**COLLECTED DATA**:
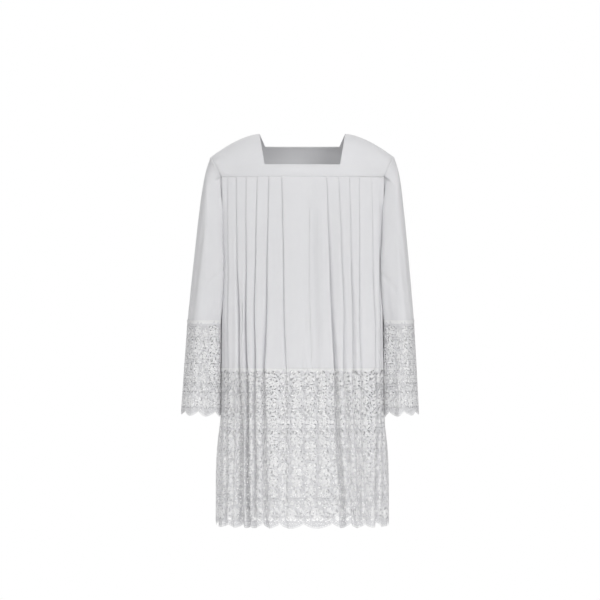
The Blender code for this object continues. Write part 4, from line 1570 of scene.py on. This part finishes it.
def place_sewing(look):
    """Stitch lines along the yoke seam, the neckline, the armholes and the headings of
    the lace."""
    yoke, lace = [], []
    points = ROW_POINTS
    across = np.concatenate([np.linspace(-1, 0, points), np.linspace(0, 1, points)[1:]])
    inwards = np.linspace(NECK_SIDE_SHARE, -1, points)[1:]
    beside_neck = np.concatenate([np.full(points, NECK_SIDE_SHARE), inwards])
    for face in OUTWARD:
        for depth in YOKE_ROWS:
            yoke += yoke_line(face, across, np.full(len(across), depth))
        edge = NECK_DEPTHS[face] + NECK_ROW
        down = np.linspace(NECK_ROW_TOP, edge, points)
        depth = np.concatenate([down, np.full(len(inwards), edge)])
        yoke += yoke_line(face, beside_neck, depth)
        lace.append(heading_row(face, look))
    for side in SIGN:
        for face in OUTWARD:
            grid, normals = cuff_grid(side, face)
            row = grid[0] + [0, 0, HEADING_ROW] + normals[0] * HEADING_ROW_LIFT
            lace.append((row, normals[0]))
        yoke.append(armhole_row(side, look))
    sew("yoke_and_armhole_sewing", yoke, look)
    sew("lace_sewing", lace, look)


# Stage


def place_floor(stage):
    """A pale round floor: rings of points round a middle disc, at even angles."""
    radius, angle = np.meshgrid(
        np.linspace(FLOOR_MIDDLE, 1, FLOOR_RINGS) * stage.floor_radius,
        np.arange(FLOOR_SPOKES) * 2 * math.pi / FLOOR_SPOKES,
        indexing="ij",
    )
    height = np.full(radius.shape, stage.floor_height)
    points = np.stack([radius * np.cos(angle), radius * np.sin(angle), height], axis=2)
    faces = grid_faces(FLOOR_RINGS, FLOOR_SPOKES, flip=True, closed=True).tolist()
    mesh = bpy.data.meshes.new("studio_floor")
    mesh.from_pydata(points.reshape(-1, 3).tolist(), [], [*faces, list(range(FLOOR_SPOKES))])
    mesh.materials.append(painted_floor(stage))
    floor = bpy.data.objects.new("studio_floor", mesh)
    bpy.context.scene.collection.objects.link(floor)


def place_surround(stage):
    """A white page behind, and a soft light from all round, stronger from above."""
    world = bpy.data.worlds.new("white_surround")
    world.use_nodes = True
    tree = world.node_tree
    tree.nodes.clear()
    seen = add_node(tree, "ShaderNodeLightPath").outputs["Is Camera Ray"]
    place = add_node(tree, "ShaderNodeTexCoord").outputs["Generated"]
    height = add_node(tree, "ShaderNodeSeparateXYZ", links={"Vector": place}).outputs["Z"]
    smooth = {"interpolation_type": "SMOOTHSTEP"}
    limits = {"From Min": -0.5, "From Max": 0.5, "To Min": 0.25, "To Max": 1.0}
    sky = add_node(tree, "ShaderNodeMapRange", smooth, limits, {"Value": height})
    times = {"operation": "MULTIPLY"}
    sky = sky.outputs["Result"]
    power = add_node(tree, "ShaderNodeMath", times, {1: stage.surround}, {0: sky})
    white = {"Color": (1, 1, 1, 1), "Strength": 1.0}
    strength = {"Strength": power.outputs["Value"]}
    glow = add_node(tree, "ShaderNodeBackground", values=white, links=strength)
    page = add_node(tree, "ShaderNodeBackground", values=white)
    links = {0: seen, 1: glow.outputs["Background"], 2: page.outputs["Background"]}
    either = add_node(tree, "ShaderNodeMixShader", links=links)
    add_node(tree, "ShaderNodeOutputWorld", links={"Surface": either.outputs["Shader"]})
    bpy.context.scene.world = world
    bpy.context.scene.view_settings.view_transform = "Standard"


def place_lights(stage):
    """Round soft lights, turned to the middle of the garment."""
    for name, place, size, power in LIGHTS:
        lamp = bpy.data.lights.new(name, "AREA")
        lamp.shape, lamp.size, lamp.energy = "DISK", size, power * stage.light_strength
        obj = bpy.data.objects.new(name, lamp)
        obj.location = place
        aim = LIGHTS_AIM - Vector(place)
        obj.rotation_euler = aim.to_track_quat("-Z", "Y").to_euler()
        bpy.context.scene.collection.objects.link(obj)


def place_camera():
    """A level camera in front, its view as wide as VIEW_WIDTH at the garment."""
    lens = bpy.data.cameras.new("camera")
    lens.sensor_width = SENSOR_MM
    lens.lens = SENSOR_MM * CAMERA_DISTANCE / VIEW_WIDTH
    lens.clip_start, lens.clip_end = CAMERA_SEES
    camera = bpy.data.objects.new("camera", lens)
    camera.location = (CAMERA_AIM[0], -CAMERA_DISTANCE, CAMERA_AIM[1])
    camera.rotation_euler = (math.pi / 2, 0, 0)
    bpy.context.scene.collection.objects.link(camera)
    bpy.context.scene.camera = camera


# What a user can change


class SurpliceCloth(bpy.types.PropertyGroup):
    """Sizes and colours of the cloth, the lace and the thread."""

    cotton_wall: bpy.props.FloatProperty(
        name="Cotton thickness", description="Wall of the plain cloth",
        default=0.0006, min=0.0002, max=0.002, unit="LENGTH",
    )
    fold_sway: bpy.props.FloatProperty(
        name="Fold sway", description="How far the long folds wander sideways",
        default=0.0012, min=0, max=0.004, unit="LENGTH",
    )
    flutter: bpy.props.FloatProperty(
        name="Flutter", description="Slow unevenness of the hanging cloth",
        default=0.0016, min=0, max=0.005, unit="LENGTH",
    )
    stitch_length: bpy.props.FloatProperty(
        name="Stitch length", description="Length of one stitch",
        default=0.0024, min=0.001, max=0.006, unit="LENGTH",
    )
    stitch_space: bpy.props.FloatProperty(
        name="Stitch space", description="Space between two stitches",
        default=0.0010, min=0.0004, max=0.006, unit="LENGTH",
    )
    stitch_width: bpy.props.FloatProperty(
        name="Thread thickness", description="Thickness of the sewing thread",
        default=0.0006, min=0.0002, max=0.0015, unit="LENGTH",
    )
    cotton_light: bpy.props.StringProperty(
        name="Cotton", description="Light tone of the cloth, sRGB hex", default="#E9E9EB",
    )
    cotton_shade: bpy.props.StringProperty(
        name="Cotton shade", description="Darker tone of the cloth", default="#E5E5E8",
    )
    lace_light: bpy.props.StringProperty(
        name="Lace", description="Light tone of the lace, sRGB hex", default="#F3F3F3",
    )
    # The lace's darker tone lies in the low parts between its bundles of thread: painted shade.
    lace_groove_painted_shade: bpy.props.StringProperty(
        name="Lace shade", description="Darker tone of the lace's stitching", default="#EBEBEC",
    )
    # Both tones of the net are painted darker than the lace: painted shade for the shaded inside
    # seen through it.
    net_painted_shade_light: bpy.props.StringProperty(
        name="Net", description="Light tone of the lace's ground", default="#E3E3E5",
    )
    net_painted_shade_dark: bpy.props.StringProperty(
        name="Net shade", description="Darker tone of the lace's ground", default="#DADADC",
    )
    thread_light: bpy.props.StringProperty(
        name="Thread", description="Light tone of the thread", default="#F0F0EE",
    )
    thread_shade: bpy.props.StringProperty(
        name="Thread shade", description="Darker tone of the thread", default="#E2E2DF",
    )


class SurpliceStage(bpy.types.PropertyGroup):
    """Sizes and strengths of the stage."""

    floor_height: bpy.props.FloatProperty(
        name="Floor height", description="Height of the floor below the shoulders",
        default=-1.50, max=-1.05, unit="LENGTH",
    )
    floor_radius: bpy.props.FloatProperty(
        name="Floor radius", description="Radius of the floor",
        default=2.9, min=1, unit="LENGTH",
    )
    floor_colour: bpy.props.StringProperty(
        name="Floor colour", description="Paint of the floor, sRGB hex", default="#F7F7F7",
    )
    surround: bpy.props.FloatProperty(
        name="Surround", description="Strength of the light from all round",
        default=0.36, min=0,
    )
    light_strength: bpy.props.FloatProperty(
        name="Lights", description="Strength of the soft lights", default=1.0, min=0,
    )


# One operator for each group of pieces and one for the stage


class SURPLICE_OT_yokes(bpy.types.Operator):
    """Lay both yokes over the shoulders"""

    bl_idname = "surplice.yokes"
    bl_label = "Yokes"

    def execute(self, context):
        place_yokes(context.scene.surplice_cloth)
        return {"FINISHED"}


class SURPLICE_OT_body(bpy.types.Operator):
    """Hang the pleated body"""

    bl_idname = "surplice.body"
    bl_label = "Pleated body"

    def execute(self, context):
        place_body(context.scene.surplice_cloth)
        return {"FINISHED"}


class SURPLICE_OT_hem_lace(bpy.types.Operator):
    """Hang the deep lace under the body"""

    bl_idname = "surplice.hem_lace"
    bl_label = "Hem lace"

    def execute(self, context):
        place_hem_lace(context.scene.surplice_cloth)
        return {"FINISHED"}


class SURPLICE_OT_sleeves(bpy.types.Operator):
    """Hang both sleeves"""

    bl_idname = "surplice.sleeves"
    bl_label = "Sleeves"

    def execute(self, context):
        place_sleeves(context.scene.surplice_cloth)
        return {"FINISHED"}


class SURPLICE_OT_cuff_lace(bpy.types.Operator):
    """Hang the lace of both cuffs"""

    bl_idname = "surplice.cuff_lace"
    bl_label = "Cuff lace"

    def execute(self, context):
        place_cuff_lace(context.scene.surplice_cloth)
        return {"FINISHED"}


class SURPLICE_OT_sewing(bpy.types.Operator):
    """Sew the seams and the neckline"""

    bl_idname = "surplice.sewing"
    bl_label = "Sewing"

    def execute(self, context):
        place_sewing(context.scene.surplice_cloth)
        return {"FINISHED"}


class SURPLICE_OT_stage(bpy.types.Operator):
    """Set the floor, the lights and the camera"""

    bl_idname = "surplice.stage"
    bl_label = "Stage"

    def execute(self, context):
        stage = context.scene.surplice_stage
        place_floor(stage)
        place_surround(stage)
        place_lights(stage)
        place_camera()
        return {"FINISHED"}


OPERATORS = (
    SURPLICE_OT_yokes,
    SURPLICE_OT_body,
    SURPLICE_OT_sleeves,
    SURPLICE_OT_hem_lace,
    SURPLICE_OT_cuff_lace,
    SURPLICE_OT_sewing,
    SURPLICE_OT_stage,
)


class SURPLICE_PT_pieces(bpy.types.Panel):
    """The pieces and the stage, in the order they are made."""

    bl_label = "Surplice"
    bl_idname = "SURPLICE_PT_pieces"
    bl_space_type = "VIEW_3D"
    bl_region_type = "UI"
    bl_category = "Surplice"

    def draw(self, context):
        for operator in OPERATORS:
            self.layout.operator(operator.bl_idname)
        for group in (context.scene.surplice_cloth, context.scene.surplice_stage):
            box = self.layout.box()
            for key in group.__annotations__:
                box.prop(group, key)


CLASSES = (SurpliceCloth, SurpliceStage, *OPERATORS, SURPLICE_PT_pieces)


def register():
    for made in CLASSES:
        bpy.utils.register_class(made)
    bpy.types.Scene.surplice_cloth = bpy.props.PointerProperty(type=SurpliceCloth)
    bpy.types.Scene.surplice_stage = bpy.props.PointerProperty(type=SurpliceStage)


def unregister():
    del bpy.types.Scene.surplice_stage
    del bpy.types.Scene.surplice_cloth
    for made in reversed(CLASSES):
        bpy.utils.unregister_class(made)


def main():
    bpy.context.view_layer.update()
    register()
    for operator in OPERATORS:
        group, name = operator.bl_idname.split(".")
        getattr(getattr(bpy.ops, group), name)()


if __name__ == "__main__":
    main()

**EXERCISE TASK**: Reprint the data above from the opening line to the line holding "bpy.context.scene.collection.objects.link(floor)", inclusive, and nothing else.

**TASK SOLUTION**:
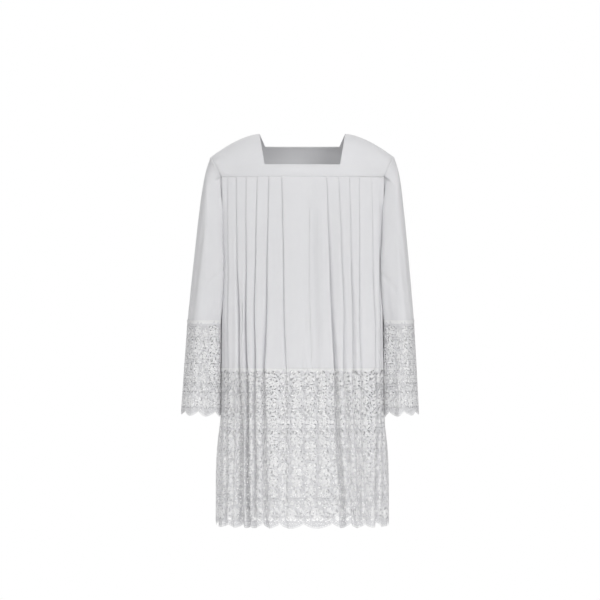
The Blender code for this object continues. Write part 4, from line 1570 of scene.py on. This part finishes it.
def place_sewing(look):
    """Stitch lines along the yoke seam, the neckline, the armholes and the headings of
    the lace."""
    yoke, lace = [], []
    points = ROW_POINTS
    across = np.concatenate([np.linspace(-1, 0, points), np.linspace(0, 1, points)[1:]])
    inwards = np.linspace(NECK_SIDE_SHARE, -1, points)[1:]
    beside_neck = np.concatenate([np.full(points, NECK_SIDE_SHARE), inwards])
    for face in OUTWARD:
        for depth in YOKE_ROWS:
            yoke += yoke_line(face, across, np.full(len(across), depth))
        edge = NECK_DEPTHS[face] + NECK_ROW
        down = np.linspace(NECK_ROW_TOP, edge, points)
        depth = np.concatenate([down, np.full(len(inwards), edge)])
        yoke += yoke_line(face, beside_neck, depth)
        lace.append(heading_row(face, look))
    for side in SIGN:
        for face in OUTWARD:
            grid, normals = cuff_grid(side, face)
            row = grid[0] + [0, 0, HEADING_ROW] + normals[0] * HEADING_ROW_LIFT
            lace.append((row, normals[0]))
        yoke.append(armhole_row(side, look))
    sew("yoke_and_armhole_sewing", yoke, look)
    sew("lace_sewing", lace, look)


# Stage


def place_floor(stage):
    """A pale round floor: rings of points round a middle disc, at even angles."""
    radius, angle = np.meshgrid(
        np.linspace(FLOOR_MIDDLE, 1, FLOOR_RINGS) * stage.floor_radius,
        np.arange(FLOOR_SPOKES) * 2 * math.pi / FLOOR_SPOKES,
        indexing="ij",
    )
    height = np.full(radius.shape, stage.floor_height)
    points = np.stack([radius * np.cos(angle), radius * np.sin(angle), height], axis=2)
    faces = grid_faces(FLOOR_RINGS, FLOOR_SPOKES, flip=True, closed=True).tolist()
    mesh = bpy.data.meshes.new("studio_floor")
    mesh.from_pydata(points.reshape(-1, 3).tolist(), [], [*faces, list(range(FLOOR_SPOKES))])
    mesh.materials.append(painted_floor(stage))
    floor = bpy.data.objects.new("studio_floor", mesh)
    bpy.context.scene.collection.objects.link(floor)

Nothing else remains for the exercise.